[start]

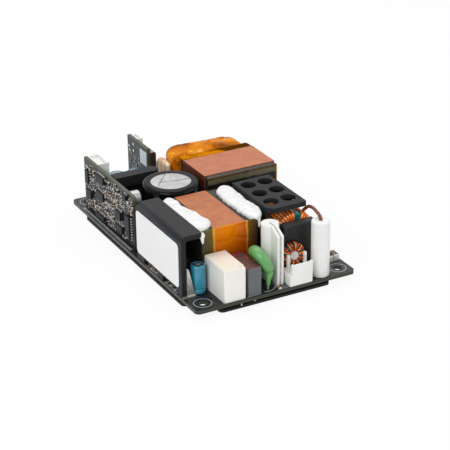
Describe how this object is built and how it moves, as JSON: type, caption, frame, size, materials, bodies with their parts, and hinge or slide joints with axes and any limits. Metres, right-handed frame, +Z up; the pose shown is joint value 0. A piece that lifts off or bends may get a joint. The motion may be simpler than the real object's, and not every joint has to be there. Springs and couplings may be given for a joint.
{
  "type": "open-frame power supply",
  "caption": "Open-frame medical power supply: a dense circuit board on a base plate, with heatsink, transformer, chokes, capacitors and pin headers.",
  "frame": {"origin": "under the middle of the base plate, on its underside", "axes": "+X across the board to the right, +Y along the board from the input side to the output side, +Z up"},
  "size_m": [0.0762, 0.127, 0.0324],
  "materials": {
    "board": "satin",
    "plate": "anodised",
    "pad": "matte",
    "dark_heatsink": "anodised",
    "label": "satin",
    "tinned": "bright",
    "black_moulding": "satin",
    "can": "satin",
    "black_sleeve": "gloss",
    "blue_sleeve": "gloss",
    "white_moulding": "satin",
    "grey_moulding": "satin",
    "green_coating": "satin",
    "green_core": "gloss",
    "red_wire": "gloss",
    "gold_wire": "gloss",
    "copper_wire": "gloss",
    "brown_wire": "satin",
    "black_cover": "matte",
    "ferrite": "matte",
    "tape": "gloss",
    "copper_band": "satin",
    "wrap": "satin",
    "silicone": "satin",
    "chip_body": "satin",
    "brown_coating": "satin",
    "blue_coating": "satin"
  },
  "bodies": {
    "root": {"main_board": "board", "base_plate": "plate", "gap_pads": "pad", "mains_heatsink": "dark_heatsink", "blank_label": "label", "gusset_tab": "tinned", "transistor_insulator": "pad", "device_tabs": "tinned", "device_bodies": "black_moulding", "bulk_can": "can", "bulk_sleeve": "black_sleeve", "aux_can": "can", "aux_sleeve": "blue_sleeve", "relay": "white_moulding", "film_capacitor": "grey_moulding", "box_capacitor": "black_moulding", "varistor": "green_coating", "varistor_leads": "tinned", "fuse_holder_left": "white_moulding", "fuse_holder_right": "white_moulding", "fuse_left": "tinned", "fuse_right": "tinned", "connector_pins": "tinned", "input_connector": "white_moulding", "output_connector": "white_moulding", "small_choke_core": "green_core", "small_choke_winding_red": "red_wire", "small_choke_winding_gold": "gold_wire", "small_choke_mount": "white_moulding", "line_choke_core": "green_core", "line_choke_winding_left": "copper_wire", "line_choke_winding_right": "copper_wire", "choke_lead": "brown_wire", "filter_choke_core": "green_core", "filter_choke_winding": "copper_wire", "choke_cover": "black_cover", "pfc_choke_core": "ferrite", "pfc_choke_coil": "tape", "pfc_choke_base": "black_moulding", "pfc_choke_band": "copper_band", "transformer_core": "ferrite", "transformer_bobbin": "black_moulding", "transformer_coil": "tape", "transformer_band": "copper_band", "lead_wrap": "wrap", "silicone_beads": "silicone", "bar_heatsink": "dark_heatsink", "output_cans": "can", "output_sleeves": "blue_sleeve", "control_board": "board", "control_chips": "black_moulding", "chip_leads": "tinned", "chip_parts": "chip_body", "chip_ends": "tinned", "control_capacitor": "can", "board_sockets": "white_moulding", "output_board": "board", "stacked_capacitor": "brown_coating", "safety_capacitors": "blue_coating", "solder_joints": "tinned"}
  },
  "joints": []
}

[end]

EXERCISE DETAILS
Go through the listing and copy all of it exactly.

REPLY TO THE TASK
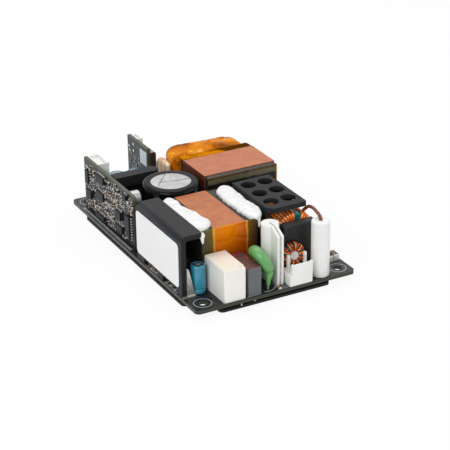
Describe how this object is built and how it moves, as JSON: type, caption, frame, size, materials, bodies with their parts, and hinge or slide joints with axes and any limits. Metres, right-handed frame, +Z up; the pose shown is joint value 0. A piece that lifts off or bends may get a joint. The motion may be simpler than the real object's, and not every joint has to be there. Springs and couplings may be given for a joint.
{
  "type": "open-frame power supply",
  "caption": "Open-frame medical power supply: a dense circuit board on a base plate, with heatsink, transformer, chokes, capacitors and pin headers.",
  "frame": {"origin": "under the middle of the base plate, on its underside", "axes": "+X across the board to the right, +Y along the board from the input side to the output side, +Z up"},
  "size_m": [0.0762, 0.127, 0.0324],
  "materials": {
    "board": "satin",
    "plate": "anodised",
    "pad": "matte",
    "dark_heatsink": "anodised",
    "label": "satin",
    "tinned": "bright",
    "black_moulding": "satin",
    "can": "satin",
    "black_sleeve": "gloss",
    "blue_sleeve": "gloss",
    "white_moulding": "satin",
    "grey_moulding": "satin",
    "green_coating": "satin",
    "green_core": "gloss",
    "red_wire": "gloss",
    "gold_wire": "gloss",
    "copper_wire": "gloss",
    "brown_wire": "satin",
    "black_cover": "matte",
    "ferrite": "matte",
    "tape": "gloss",
    "copper_band": "satin",
    "wrap": "satin",
    "silicone": "satin",
    "chip_body": "satin",
    "brown_coating": "satin",
    "blue_coating": "satin"
  },
  "bodies": {
    "root": {"main_board": "board", "base_plate": "plate", "gap_pads": "pad", "mains_heatsink": "dark_heatsink", "blank_label": "label", "gusset_tab": "tinned", "transistor_insulator": "pad", "device_tabs": "tinned", "device_bodies": "black_moulding", "bulk_can": "can", "bulk_sleeve": "black_sleeve", "aux_can": "can", "aux_sleeve": "blue_sleeve", "relay": "white_moulding", "film_capacitor": "grey_moulding", "box_capacitor": "black_moulding", "varistor": "green_coating", "varistor_leads": "tinned", "fuse_holder_left": "white_moulding", "fuse_holder_right": "white_moulding", "fuse_left": "tinned", "fuse_right": "tinned", "connector_pins": "tinned", "input_connector": "white_moulding", "output_connector": "white_moulding", "small_choke_core": "green_core", "small_choke_winding_red": "red_wire", "small_choke_winding_gold": "gold_wire", "small_choke_mount": "white_moulding", "line_choke_core": "green_core", "line_choke_winding_left": "copper_wire", "line_choke_winding_right": "copper_wire", "choke_lead": "brown_wire", "filter_choke_core": "green_core", "filter_choke_winding": "copper_wire", "choke_cover": "black_cover", "pfc_choke_core": "ferrite", "pfc_choke_coil": "tape", "pfc_choke_base": "black_moulding", "pfc_choke_band": "copper_band", "transformer_core": "ferrite", "transformer_bobbin": "black_moulding", "transformer_coil": "tape", "transformer_band": "copper_band", "lead_wrap": "wrap", "silicone_beads": "silicone", "bar_heatsink": "dark_heatsink", "output_cans": "can", "output_sleeves": "blue_sleeve", "control_board": "board", "control_chips": "black_moulding", "chip_leads": "tinned", "chip_parts": "chip_body", "chip_ends": "tinned", "control_capacitor": "can", "board_sockets": "white_moulding", "output_board": "board", "stacked_capacitor": "brown_coating", "safety_capacitors": "blue_coating", "solder_joints": "tinned"}
  },
  "joints": []
}